▶ [CHALLENGE] Report every line in the listing below where the string "part" shows up.

▶ [DATA BLOCK]

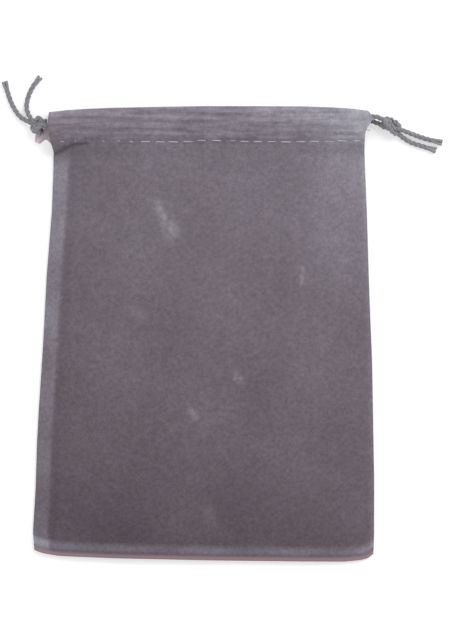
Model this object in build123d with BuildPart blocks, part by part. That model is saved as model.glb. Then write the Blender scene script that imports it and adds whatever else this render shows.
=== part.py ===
from build123d import *
import math
import os

# Drawstring pouch lying on its back: X across, Y up to the mouth, Z up.
# The origin is under the middle of the pouch, on the surface it lies on.
# Every length is in millimetres.

# ---- driving dimensions ---------------------------------------------------
CLOTH = 1.0            # thickness of the velvet
HEM_CLOTH = 0.8        # each wall of a drawcord tunnel
CHANNEL = 2.5          # clear height of a drawcord tunnel
TUNNEL = CHANNEL + 2 * HEM_CLOTH   # 4.1, outside height of a tunnel
MOUTH_RISE = 5.3       # how far the front tunnel arches above its ends
MOUTH_GAP = 0.2        # gap between the two tunnels at their ends

Y_SEW = 76.2           # where panel and tunnel meet
Y_LIP = 78.4           # the sewn lip ends and the tunnel begins
Y_CHAN0, Y_CHAN1 = 79.2, 88.3      # the cord channel
Y_TOP = 91.1           # folded top edge
X_TL, X_TR = -62.6, 66.0           # ends of the tunnels

CORD_D = 2.1           # drawcord diameter
CORD_R = CORD_D / 2
LANE_L, LANE_R = 83.7, 86.75       # Y of the left and the right cord in the channels

STITCH_PITCH = 5.6
STITCH = 3.8           # visible length of a stitch
THREAD = 0.45          # thread width

# left and right edge of the pouch and height of its crown, along Y
SECTIONS = [
    # y,      left,   right,  crown
    (76.2,   -60.3,   64.5,   12.2),
    (50.0,   -61.0,   65.4,   11.2),
    (20.0,   -62.9,   66.3,   10.7),
    (-10.0,  -64.6,   67.4,   10.5),
    (-40.0,  -66.6,   68.0,   10.4),
    (-62.0,  -67.3,   68.3,    9.9),
    (-74.0,  -68.1,   68.3,    8.6),
    (-82.0,  -68.3,   68.2,    6.6),
    (-87.0,  -67.2,   68.1,    4.2),
    (-90.6,  -61.0,   66.5,    1.8),
]
INNER = [
    (77.2,   -58.3,   62.5,   11.2),
    (50.0,   -59.0,   63.4,   10.2),
    (20.0,   -60.9,   64.3,    9.7),
    (-10.0,  -62.6,   65.4,    9.5),
    (-40.0,  -64.6,   66.0,    9.4),
    (-62.0,  -65.3,   66.3,    8.85),
    (-74.0,  -66.1,   66.3,    7.5),
    (-81.5,  -66.3,   66.2,    5.5),
    (-86.2,  -65.3,   66.1,    3.2),
    (-89.4,  -59.5,   64.5,    1.3),
]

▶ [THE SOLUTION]
Model this object in build123d with BuildPart blocks, part by part. That model is saved as model.glb. Then write the Blender scene script that imports it and adds whatever else this render shows.
=== part.py ===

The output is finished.